The problem (if you haven't already realized) is all these questions are racist.

First, China is not a single entity. There're 1.5 billion people living in mainland China. Unless every single one of us pee on street, unless 1.5 billion people all support Tibet and Taiwan are part of China (no, we don't, some of us genuinely believe Taiwan should be independent, and Tibet should go free if they want to and if the slave owning nobleman don't reinstate serfdom), unless 1.5 billion people all yelling in restaurant, you don't get to as "why Chinese" question. And none of us get to represent 1.5 billion people to answer that.

Secondly, majority of these questions are not really questions. They're rant and complaints disguised as a question. The questioner doesn't care about the reason why some Chinese don't respect the queue, or why the subway is so crowded, they just want to vent their despise against Chinese. And you, my Chinese friends, sitting here scratching you head trying to give him an answer only reinforce his bias about Chinese's bad manners, because they are overpopulated, they're poor, they're uncivilized, look, a Chinese person just explained it to me.

Racism goes beyond the blatant "Chinese pig" (支那猪). Racism are often subtle, hiding inbetween lines, you probably think something is wrong, but don't quite know where.

For example, Jimmy Kimmel Live! had run a segment in which he'd interview a bunch of school kids about current events. One time he asked the kids what they think of China, and one kids said "let's kill all the Chinese." Now a lot of people think, it's nothing, kids would be kids. But Jimmy Kimmel's show is not really live broadcast. It's pre-recorded. That means "let's kill all Chinese" get through layers of review and ABC feel that it's OK to let this kid talk about killing all Chinese.

Can you imagine if the kid said "let's kill all blacks" or "let's kill all Jewish people"? None of those lines will ever pass ABC review. But ABC let it "slipped" when it comes to Chinese.

Why?

Because Chinese let others walk all over us.

It's really that simple.

Because you don't speak up, because you won't touch racism with 12 feet pole, because you keep it "out of sight, out of mind", because you discriminate against other people with white racists, because you tell the white racists:" that's true, Chinese are uncivilized and poor, that's why we pee on street, make loud noises when eating noodle".

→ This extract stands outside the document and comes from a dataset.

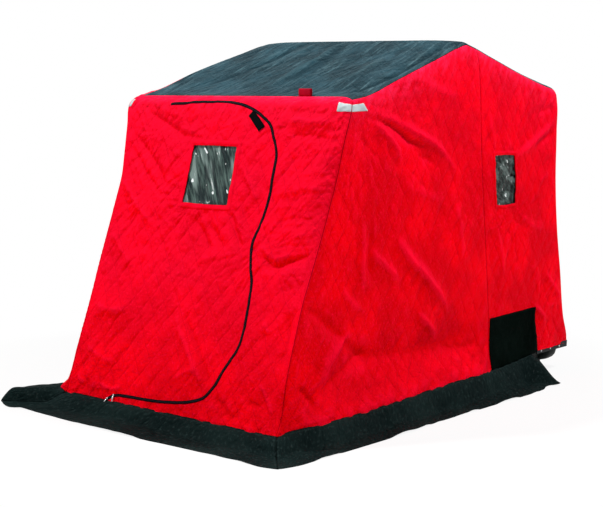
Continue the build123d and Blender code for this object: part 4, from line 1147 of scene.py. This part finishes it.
# The two sliders at the zip's foot, with their pulls
SLIDER_HEIGHT, SLIDER_BEVEL = 0.0045, 0.0012
GRIP_WIDTH, GRIP_THICK = 0.0085, 0.0018
wide = oval(0.016, 0.010)
small = wide * (1 - SLIDER_BEVEL / np.linalg.norm(wide, axis=1, keepdims=True))
slider = stacked((small, 0), (wide, SLIDER_BEVEL), (wide, SLIDER_HEIGHT - SLIDER_BEVEL), (small, SLIDER_HEIGHT))
bridge = bar(0.0045, 0.0016, 0.0040, 0.0012)
metal, drops = [], []
points, normals = front.place([-0.392, -0.352], [0.006, 0.028])
for point, normal, toward, length in zip(points, unit(normals), ((-0.56, -0.10, -0.82), (0.05, -0.22, -0.97)),
                                         (0.042, 0.030)):
    drop = point + normal * 0.010 + unit(np.array(toward)) * 0.003
    outer, inner = oval(length, GRIP_WIDTH, shift=length / 2), oval(length * 0.30, 0.0045, shift=length * 0.76)
    grip = stacked((outer, 0), (outer, GRIP_THICK), (inner, GRIP_THICK), (inner, 0), hollow=True)
    for shape, centre in ((slider, point + normal * 0.0035), (bridge, point + normal * 0.0078), (grip, drop)):
        metal.append(set_down(shape, centre, toward, normal))
    drops.append((drop, unit(np.array(toward)) * length, normal))
piece("zip_pulls", *merged(metal), PULL_METAL, "zip_pull", ["zipper_pulls"])

# The cloth tail on the longer pull, a cord whose thickness varies
TAIL_STEPS, TAIL_SIDES, TAIL_RADIUS = 18, 10, 0.0042
drop, run, normal = drops[0]
path = through(drop + run * 0.80 + [(0, 0, 0), (-0.012, -0.006, -0.010), (-0.022, -0.010, -0.024),
                                    (-0.026, -0.013, -0.040)], TAIL_STEPS)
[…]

You might want to say "not everything is about race". But in this world, racism won't disappear simply because you choose not to see it. You want to avoid racism, people go after you asking "why are Chinese so fucked up?" Even if you want to ignore them, they'd say "well, I know you have nothing to say, because it's true."

I hope all my Chinese friends be more aware of racism. I wish every time you see a question about "Why Chinese", you would ask yourself "is this racism?" And the best way to see if it's racism is to replace "Chinese" with "Black" or "Jewish". If it sounds horrible when used on Black people or Jewish people, it's racism.

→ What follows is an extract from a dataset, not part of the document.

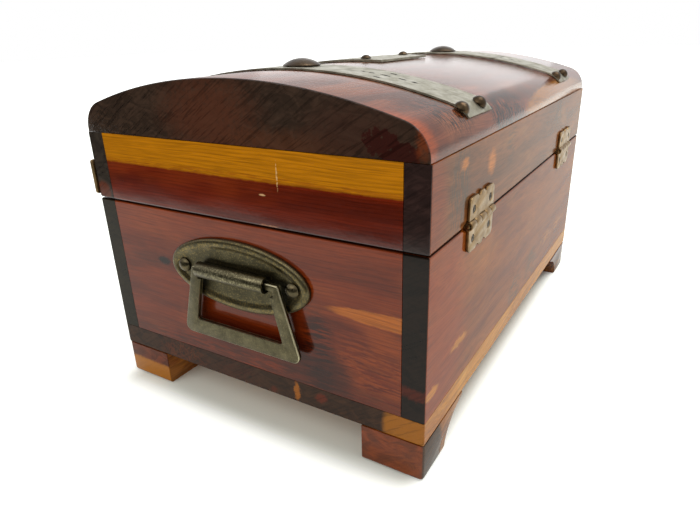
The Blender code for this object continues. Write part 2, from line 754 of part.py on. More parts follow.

When it comes to fighting against racism and discrimination, we need to learn from black civil rights activists.

We can't continue to take discrimination because we get to be the "model minority". We can't be the good guy all the time, we can't keep bending over hoping that'd please everyone and they'd like you. They don't like you. They look down upon, they don't care about you, they don't treated you as equal.

We can't be afraid of being the "oversensitive minority". If someone tell me "you're being oversensitive", I'd reply:"fuck yeah, I'm over sensitive. You can't say that shit in front of me. If you want to talk to me, you have to think before you open your mouth, you have to think if what you're going to say is racist".

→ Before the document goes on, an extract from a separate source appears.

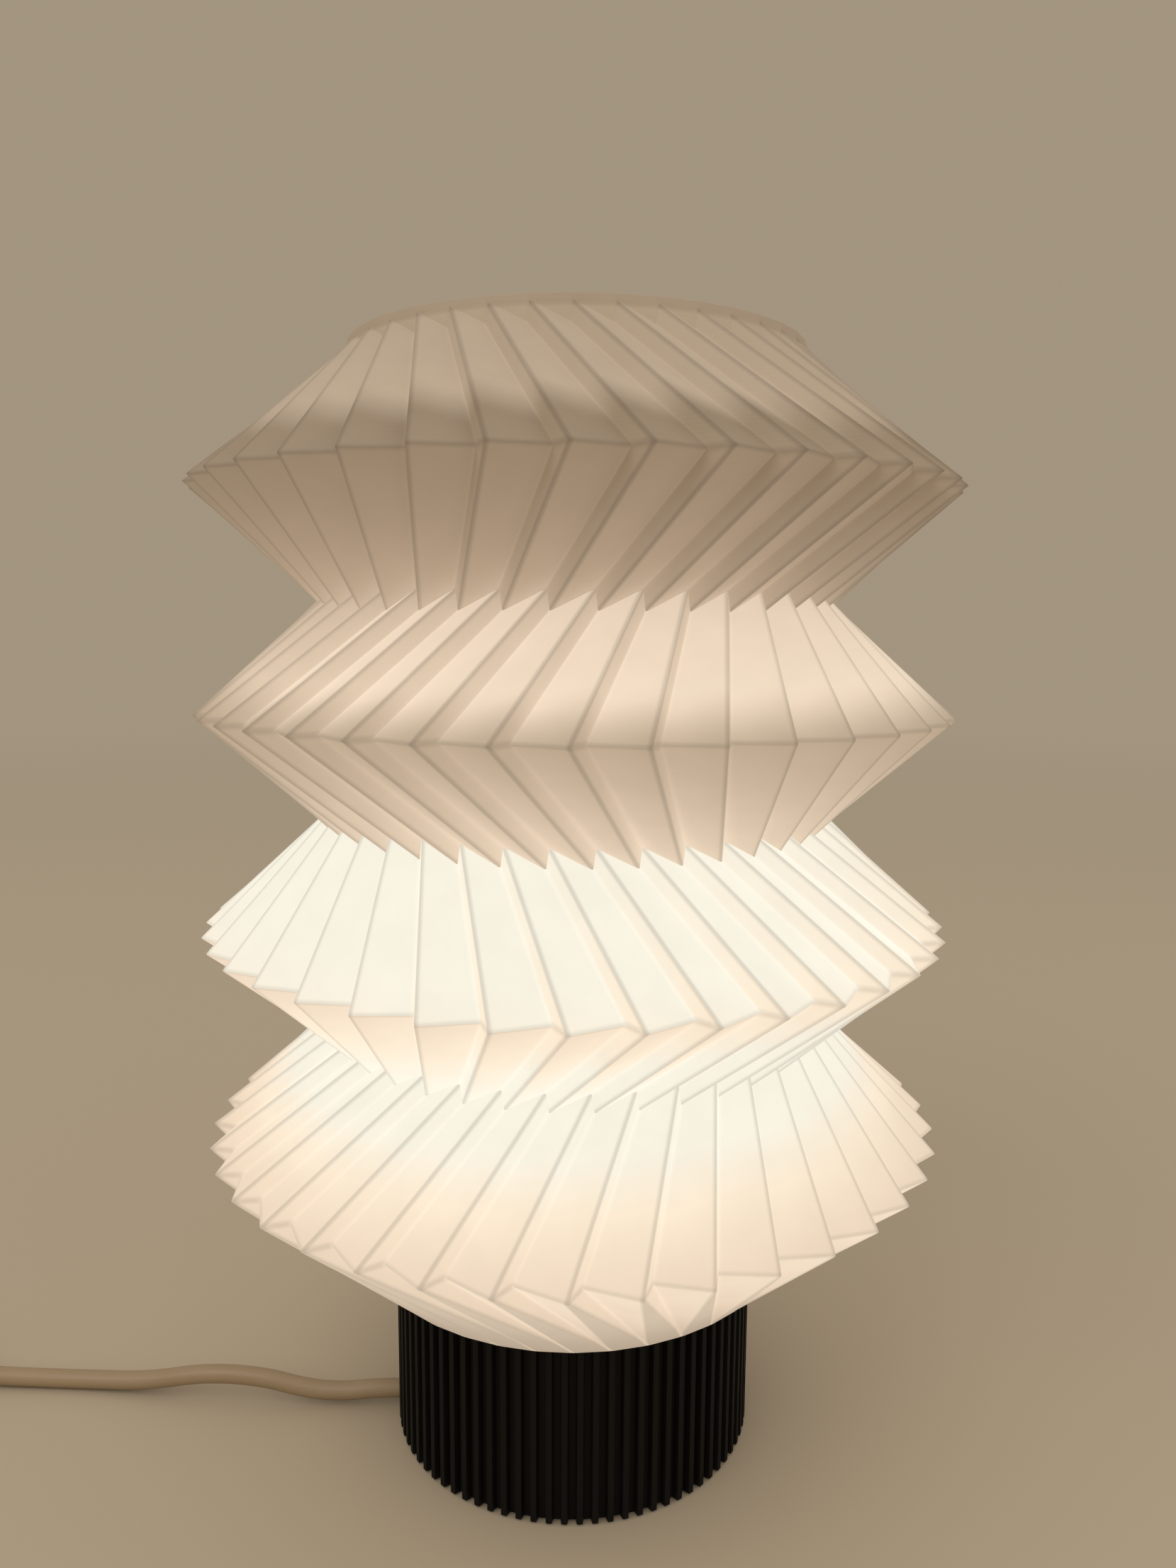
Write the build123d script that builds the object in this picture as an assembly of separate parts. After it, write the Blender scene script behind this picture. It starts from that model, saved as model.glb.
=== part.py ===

If someone told you "calm down! don't get all worked up. your anger won't help your argument." That's called tone policing. Privileged groups use it against underprivileged groups all the time. It's like someone stepping on your toe for the past 100 years, your toe is bruised and bloody, do you think you'd ask that person polity to remove his fucking feet for the 100th time? Would anyone?

No one can fight racism alone. Remember the civil rights movement, how many people joined, how many protests and marches, everyone worked together to stop racial segregation. When facing racism, everyone need to speak up!

I've been told many times on Quora to ignore racism, "Ignore, report and leave it to Quora admin".

But Quora, or the entire world, the authority doesn't care about individual. There's an Iranian American woman who was harassed on the bus by a white guy, he was yelling Islamphobic curses at her for 5 minutes, and he even spit on her. Eventually, the transit police arrived and get the man off the bus. But no one else stand up to help her. No one. Do you think it's fair? it is just? This is what people ask me to do. We can't walk away from racism, not when the authority either too busy or too blind to see racism. Quora's admin team works without any transparency, fairness or consistency. We can rely and shouldn't keep our hope to this kind of "authority" to fight for us.

We need to raise up and fight for ourselves!

Furthermore, I want to urge you to fight against all racism, regardless the target. We're allies, and we will fight with black people, Hispanic people, Indian people, Arabic/Islamic people. And just like Dr. King said: Injustice anywhere is a threat to justice everywhere.

Racism is ugly, disgusting, and despicable. There's no doubt about that. I wouldn't want to touch it with 100 feet pole. But if we don't fight against it, it will drown us all!

I will not stop fighting, I can't stop fighting. Even if I fought clumsily and drop my sward all the time (as I was told by another high profile Quora celebrity). I'll continue fighting. Americans love to declare war on stuff: war on terrorism, war on drugs... I declare war on racism. And I can't fight this alone, I wouldn't want to. I know I have friends fighting with me, Black activists before me, Hispanic people, Jewish people, Islamic people... and now Chinese, let's fight this together!